1.  Embroidery floss comes in strands of 6 pieces of floss (or thread). Cut your desired length (I usually go from hand to shoulder and clip) and separate 2 strands of floss from the 6. Do this slowly as the floss loves to tangle.

2. Ideally, you should run those two combined strands of embroidery floss over a lump of wax. Bee's wax is preferred. This will prevent the floss from tangling. And tangling sux.

3. Thread your needle with those bee's wax-y stands of floss and double knot one end. Frame your piece in an embroidery hoop. Starting from the back, poke your needle up at your starting point.

 4.  Go about a quart inch and dive your needle down. I'm using mine to outline the edge of the flower. You do whatever you want. Make veins for your leaves, fill in a shape, whatevers. Just be certain to pull that needle down until the knot on the back stops it.
 5.  Now for the next stitch, jump ahead a quarter inch and pop up pulling completely.
 6. And go backward to fill in that gap.
 7.  For your third stitch, pop up from the end of your last stitch. The reason you didn't do this previously is because you would be taking a stitch out.

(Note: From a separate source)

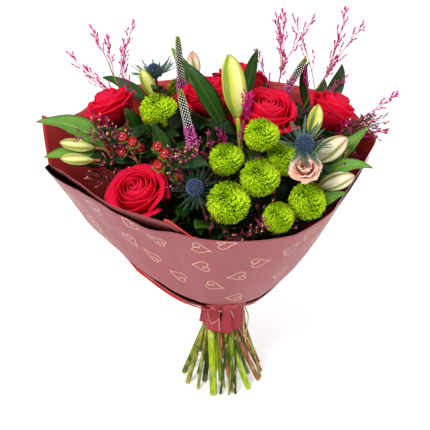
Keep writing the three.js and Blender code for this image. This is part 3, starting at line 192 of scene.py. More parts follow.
# Flowers: head centre, the way the head faces, radius, length, spin. A plant with several heads has a fork.
ROSES = [
    head((-90.6, -81.6, 288), (-0.25, -0.52, 0.82), 35, spin=0.4),
    head((-124, 6, 350), (-0.4, 0.05, 0.9), 32, spin=1.9),
    head((-18, 12, 361), (-0.12, 0, 0.99), 33, spin=3.1),
    head((46, -13, 348), (0.12, -0.35, 0.93), 37, spin=0.9),
    head((121, 12, 343), (0.5, 0.1, 0.86), 32, spin=2.4),
    head((18, 88, 348), (0.05, 0.5, 0.86), 34, spin=1.2),
]
POMPOMS = [
    {"fork": (6, -62, 246), "heads": [
        head((4, -118, 296), (-0.1, -0.8, 0.6), 22),
        head((2, -84, 329), (-0.1, -0.6, 0.8), 18),
        head((36, -106, 319), (0.05, -0.75, 0.66), 20),
    ]},
    {"fork": (46, -50, 252), "heads": [
        head((62, -77, 326), (0.2, -0.6, 0.77), 19),
        head((86, -102, 290), (0.3, -0.8, 0.52), 20),
        head((55, -122, 281), (0.1, -0.86, 0.5), 16),
        head((38, -82, 356), (0, -0.6, 0.8), 18),
    ]},
    {"fork": (-40, 10, 280), "heads": [
        head((-70, -32, 364), (-0.2, -0.3, 0.93), 20),
        head((-45, 74, 350), (-0.3, 0.5, 0.8), 20),
    ]},
]
LILIES = [
    {"fork": (20, -26, 300), "heads": [
        head((9, -35, 391), (-0.13, 0.14, 0.98), 13, 66),
        head((95, -44, 355), (0.2, 0.05, 0.98), 8, 36),
    ]},
    {"heads": [head((-84, 20, 372), (-0.4, 0, 0.92), 7.5, 36)]},
]
ALSTROEMERIAS = [
    {"fork": (-118, -42, 306), "heads": [
        head((-158, -50, 330), (-0.97, -0.1, 0.22), 6.5, 36),
        head((-158, -58, 317), (-0.98, -0.15, 0.14), 6, 34),
    ]},
    {"fork": (84, -52, 286), "heads": [
        head((112, -60, 330), (0.8, -0.02, 0.6), 11, 44),
        head((119, -76, 300), (0.9, -0.15, 0.4), 9, 40),
    ], "bloom": head((82, -104, 327), (-0.1, -0.6, 0.78), 13)},
    {"heads": [head((-34, 52, 384), (-0.1, 0.1, 0.99), 7, 30)]},
]
VERONICAS = [
    head((-49, 42, 382), (-0.06, 0.1, 0.99), 4.8, 74),
    head((-40, -56, 364), (-0.22, 0.4, 0.88), 5, 62),
    head((76, 34, 370), (0.5, 0.15, 0.85), 4.8, 60),
]
THISTLES = [
    head((81, -97, 353), (0.1, -0.6, 0.8), 9.5),
    head((-31, -103, 306), (-0.2, -0.75, 0.65), 9),
    head((-78, 40, 380), (-0.2, 0.1, 0.97), 9),
]


def spray_top(top, facing, seed=0):
    return {"top": top, "facing": facing, "seed": seed}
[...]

You see, you can never have your needle come out of a hole it just went into, it will take the stitch out. However, it works here because your previous stitch had gone backward. Say what? I don't know, I'm just as confused as you are. Let's keep stitching.
 8.  When you get to the point where your thread is as long as half the length of your hand, it's time to tie off and reload your needle. To tie off, flip your embroidery to the back. Slide your needle under a nearby stitch.
 9.  Pull slightly until there is only a loop of embroidery floss left. Then reverse that needle and go through that loop. Do this twice. That will create a secure knot.

Confused? Me too. Youtube it, kids.
 And there you go! You are on your way to a stenciled embroidery! I'm really excited to play around with this idea of combining these two techniques into one project for the kids. 

What are your thoughts? Got any awesome ideas you'd like to share? Please enlighten this bruised-bone barbarian, would ya?!